ADVERTISEMENT

Brown is the new black. Brown Thursday – the shopping extravaganza formerly known as Thanksgiving – will kick off the shopping season today, one day before the traditional Black Friday.

It’s considered the Super Bowl of shopping, and some Western New Yorkers were hoping to get an edge on the competition this year by shopping today, thinking their fellow shoppers would stay home and finish their pumpkin pie before heading out.

But they didn’t count on the robust numbers of Canadian shoppers who already celebrated their Thanksgiving in October and are expected to cross the border to shop today.

“To us, it’s just another Thursday, another shopping day,” said Walter Sendzik, CEO of the Greater Niagara Chamber of Commerce in Ontario.

In fact, 47 percent of Canadians said they would shop in the United States for Black Friday, according to a recent poll by the Bank of Montreal.

Canadian retailers, such as those in the Pen Centre in St. Catharines, are stepping up their marketing in hopes of keeping Canadian shoppers on their own turf. Many are offering Black Friday promotions and price-matching policies.

Plenty of locals will hit the stores today, too, despite criticism about Black Friday’s encroachment onto Thanksgiving and grumbles about what is being considered hyped-up marketing over ho-hum deals.

“New Yorkers are more excited about the upcoming holiday season than they have been over the last five years,” said Don Levy, director of Siena Research Institute, in its annual holiday spending report.

The report said 1 in 10 shoppers in New York State are expected to shop today, according to a report by Siena Research Institute at Siena College.

Other polls, such as one from Accenture, expect as many as nearly 4 in 10 people to hit stores today.

Black Friday got its name because retailers depend on the holiday shopping season for as much as 40 percent of their total annual revenue, taking them out of the red and putting them into the black.

If you plan to brave the stores today, keep these tips in mind.

1. Do your homework. It’s easy to fall prey to hyped-up marketing if you go in without a game plan, so gather your ads and fire up the search engines. Not all Black Friday deals are great bargains, and prices will fall on many items as the holiday season progresses.

Figure out who you’re shopping for, what you’ll get them and make a list of where you’ll find each item at the best price. Then stick to that list. Clip your coupons or save them to your phone and make sure you have everyone’s clothing sizes.

2. Map it out. Today is not a day for browsing, it’s a day for getting in and getting out, haul in hand. All your decisions should be made before you even walk through the door.

Use your shopping list to map out which stores you’ll hit and the order in which you’ll hit them, taking opening times, door-buster times and geographic locations into account. If you haven’t done a run-through to get the feel of the layout, go online and study your stores’ floor plans so you can zip quickly to your targeted items.

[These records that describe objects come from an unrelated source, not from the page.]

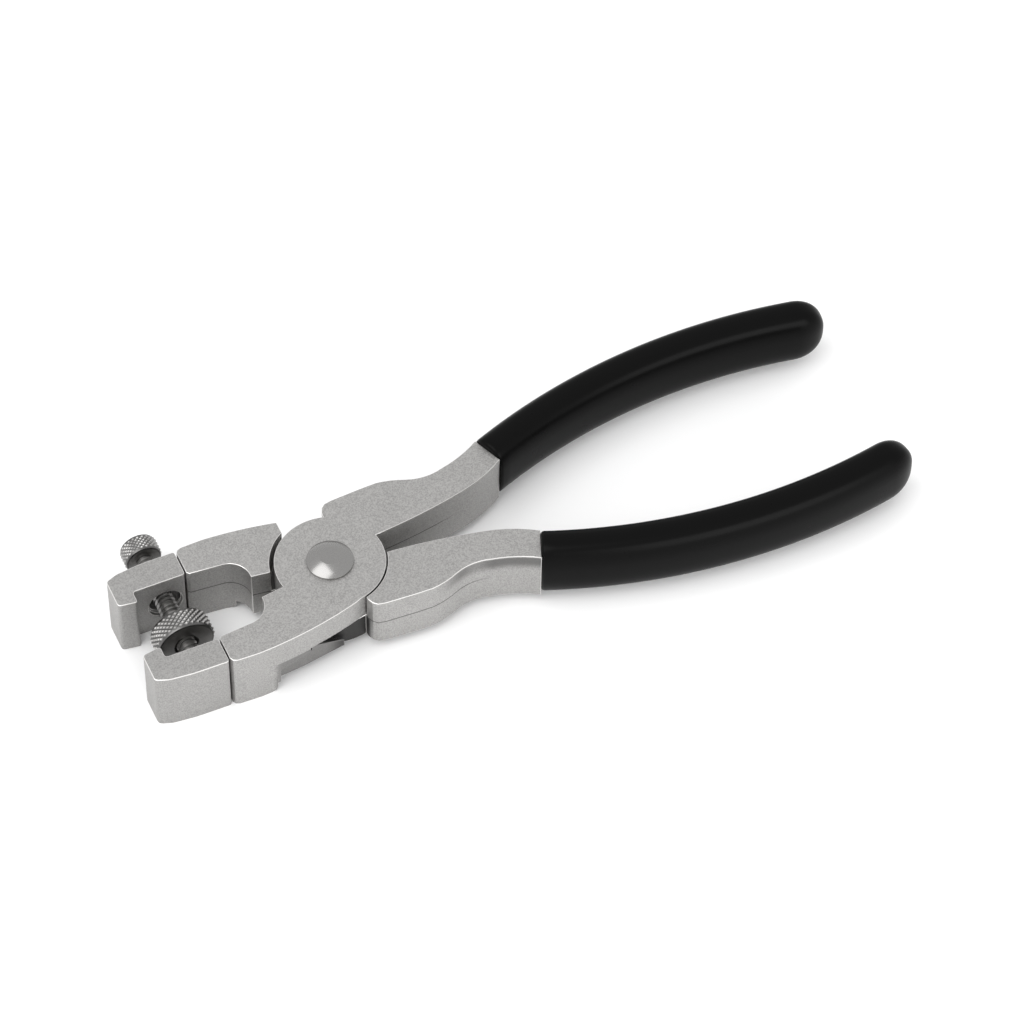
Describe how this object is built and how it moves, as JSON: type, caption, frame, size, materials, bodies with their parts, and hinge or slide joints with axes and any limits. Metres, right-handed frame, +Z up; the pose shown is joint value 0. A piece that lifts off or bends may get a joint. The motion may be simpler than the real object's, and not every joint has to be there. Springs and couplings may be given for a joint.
{
  "type": "saw setting pliers",
  "caption": "Small lap-jointed steel pliers with square-lipped jaw blocks, a knurled stop nut on a cross screw and dipped grips, used to bend saw teeth to an even set",
  "frame": {"origin": "on the table plane under the middle of the whole tool, with the pliers lying flat", "axes": "X along the tool from the jaws towards the grips, Y across it from the upper lever's jaw to the lower lever's jaw, Z up from the table"},
  "size_m": [0.1666, 0.0554, 0.0168],
  "materials": {
    "blasted_steel": "matt grey blasted steel with bright worn edges",
    "block_steel": "matt grey blasted steel with bright worn edges",
    "dowel_steel": "ground",
    "rivet_steel": "satin, a little brighter than the levers",
    "screw_steel": "dark, slightly oily thread",
    "knurled_steel": "diamond knurling with satin faces",
    "grip_vinyl": "black dipped vinyl, satin gloss"
  },
  "bodies": {
    "upper_half": {"upper_lever": "blasted_steel", "upper_jaw_block": "block_steel", "upper_jaw_dowels": "dowel_steel", "pivot_rivet": "rivet_steel", "upper_grip": "grip_vinyl"},
    "lower_half": {"lower_lever": "blasted_steel", "lower_jaw_block": "block_steel", "lower_jaw_dowels": "dowel_steel", "lower_grip": "grip_vinyl"},
    "screw": {"stop_screw": "screw_steel"},
    "head": {"thumb_head": "knurled_steel"},
    "nut": {"stop_nut": "knurled_steel"}
  },
  "joints": [
    {"name": "jaw_pivot", "type": "hinge", "parent": "upper_half", "child": "lower_half", "pos_m": [-0.03968, 0, 0.0087], "axis": [0, 0, -1], "range_deg": [-9.5, 5]},
    {"name": "nut_travel", "type": "slide", "parent": "upper_half", "child": "nut", "axis": [0, 1, 0], "range_m": [-0.0055, 0]},
    {"name": "screw_travel", "type": "slide", "parent": "upper_half", "child": "screw", "axis": [0, 1, 0], "range_m": [-0.0015, 0.0008]},
    {"name": "thumb_turn", "type": "hinge", "parent": "screw", "child": "head", "pos_m": [-0.07253, 0.0229, 0.0075], "axis": [0, 1, 0], "range_deg": [-540, 288]}
  ],
  "couplings": [
    {"joint": "thumb_turn", "follows": "screw_travel", "rad_per_m": 6283.2}
  ]
}
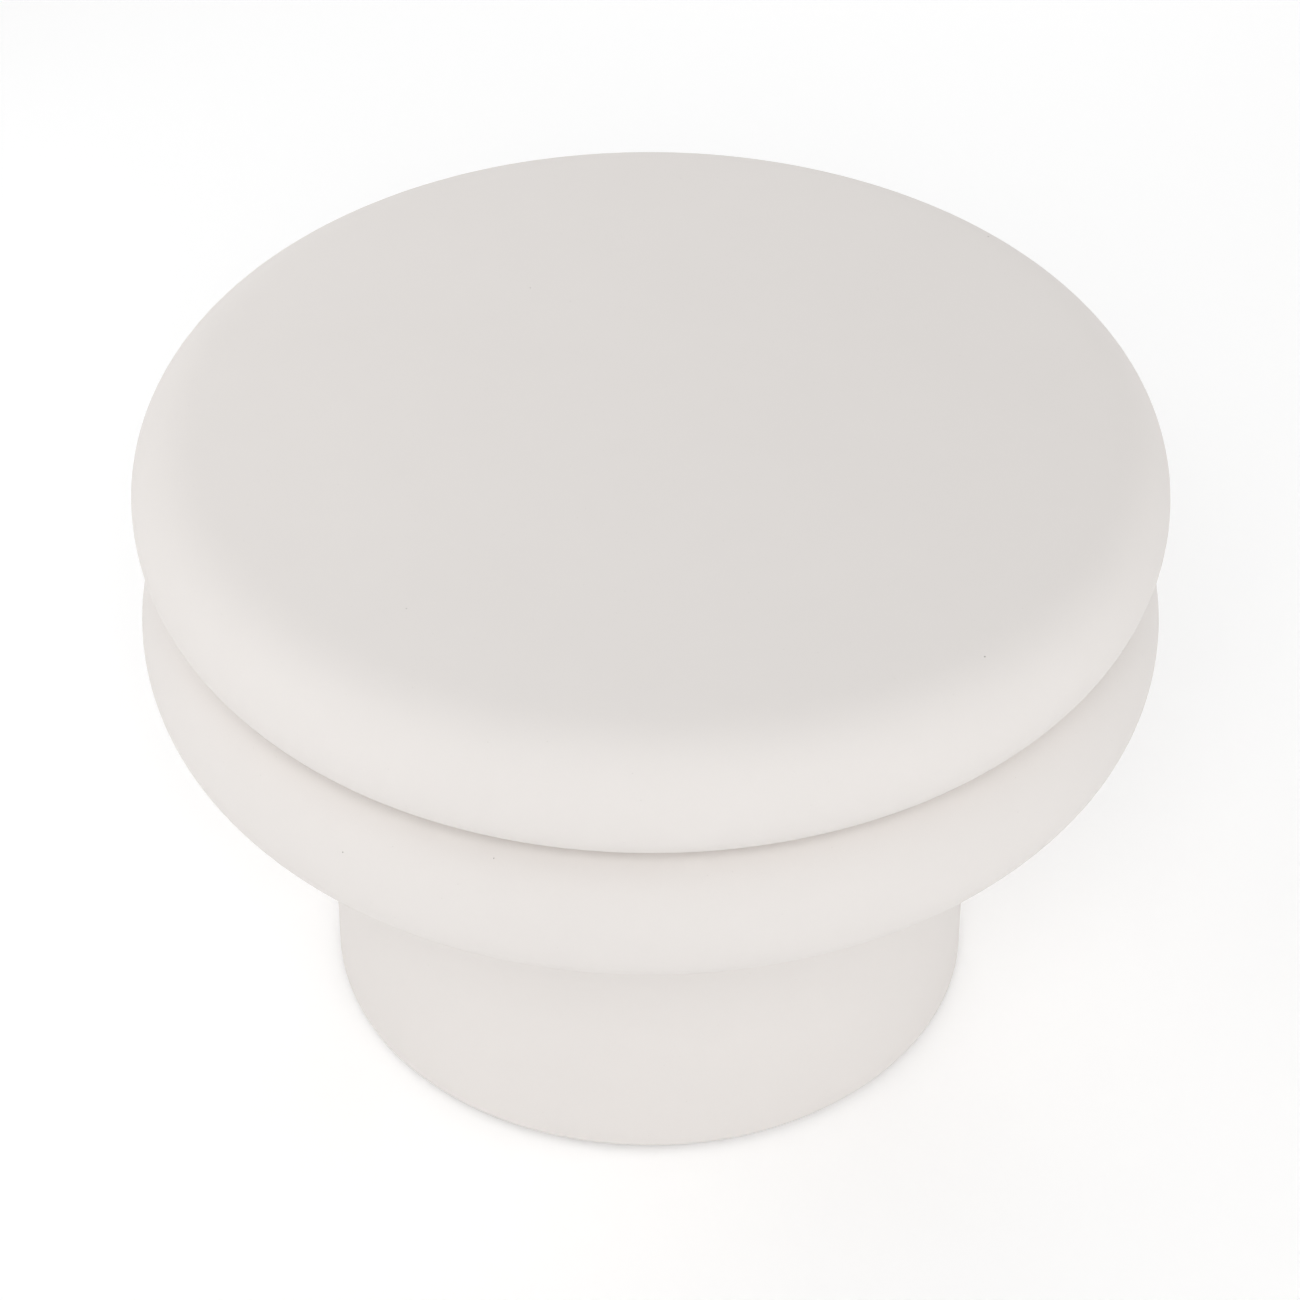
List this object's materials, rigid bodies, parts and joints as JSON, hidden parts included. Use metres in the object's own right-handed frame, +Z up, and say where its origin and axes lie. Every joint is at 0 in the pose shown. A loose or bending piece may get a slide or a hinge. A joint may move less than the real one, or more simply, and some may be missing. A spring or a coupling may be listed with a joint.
{
  "type": "round pedestal table",
  "caption": "Low round pedestal table: two thick round-edged cast discs stacked on a narrower hollow drum, matte warm white, with levelling feet in the drum's foot.",
  "frame": {"origin": "on the floor, on the table's vertical axis, under the foot pads", "axes": "+Z up along the table's axis; the bolts and the feet stand on the diagonals between X and Y"},
  "size_m": [0.6, 0.6, 0.4036],
  "materials": {
    "cast": "matte",
    "foam": "matte",
    "plywood": "satin",
    "zinc": "satin",
    "rubber": "matte"
  },
  "bodies": {
    "root": {"upper_disc": "cast", "lower_disc": "cast", "pedestal": "cast", "upper_core": "foam", "lower_core": "foam", "upper_board": "plywood", "lower_board": "plywood", "base_ring": "plywood", "clamp_bolt_1": "zinc", "clamp_washer_1": "zinc", "spacer_tube_1": "zinc", "threaded_insert_1": "zinc", "tee_nut_1": "zinc", "foot_stem_1": "zinc", "clamp_bolt_2": "zinc", "clamp_washer_2": "zinc", "spacer_tube_2": "zinc", "threaded_insert_2": "zinc", "tee_nut_2": "zinc", "foot_stem_2": "zinc", "clamp_bolt_3": "zinc", "clamp_washer_3": "zinc", "spacer_tube_3": "zinc", "threaded_insert_3": "zinc", "tee_nut_3": "zinc", "foot_stem_3": "zinc", "clamp_bolt_4": "zinc", "clamp_washer_4": "zinc", "spacer_tube_4": "zinc", "threaded_insert_4": "zinc", "tee_nut_4": "zinc", "foot_stem_4": "zinc", "foot_pad_1": "rubber", "foot_pad_2": "rubber", "foot_pad_3": "rubber", "foot_pad_4": "rubber"}
  },
  "joints": []
}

3. Wear your shopping shoes. It’s going to be a long day, so dress for comfort and dress in layers. You’ll need a warm coat if you plan to wait outside for store openings but will get hot once you start running from aisle to aisle.

Consider packing a lunch (or a midnight snack). A few restaurants will be open at 3 a.m., but do you really want to fight the crowds to get a bottle of water and a sandwich when you can just as easily pack one yourself?

4. Shop in teams and split up. Dispatch one person to the toy department to get everything there, send another person to electronics to shop for the group, and so on.

Everyone will come back together to divvy things up, either in the (likely very long) line at the registers, or at the end of the day when you’re all back home.

Make sure your cellphones are charged so you can find each other easily. Have one or two people run bags and packages out to the trunk so your hands will be free for the next store.

5. Consider staggering your arrival time. That is, if you’re not camping out for a limited-time door-buster. Stores will be running timed specials throughout the night and some deals will be offered throughout the entire weekend.

Experts expect the first rush to start at 8 p.m. and continue until about 1 a.m., at which point it will drop off until about 7 a.m. and start all over again. If you want to snag the deals without having to fight the worst of the crowds, aim to shop during that lull.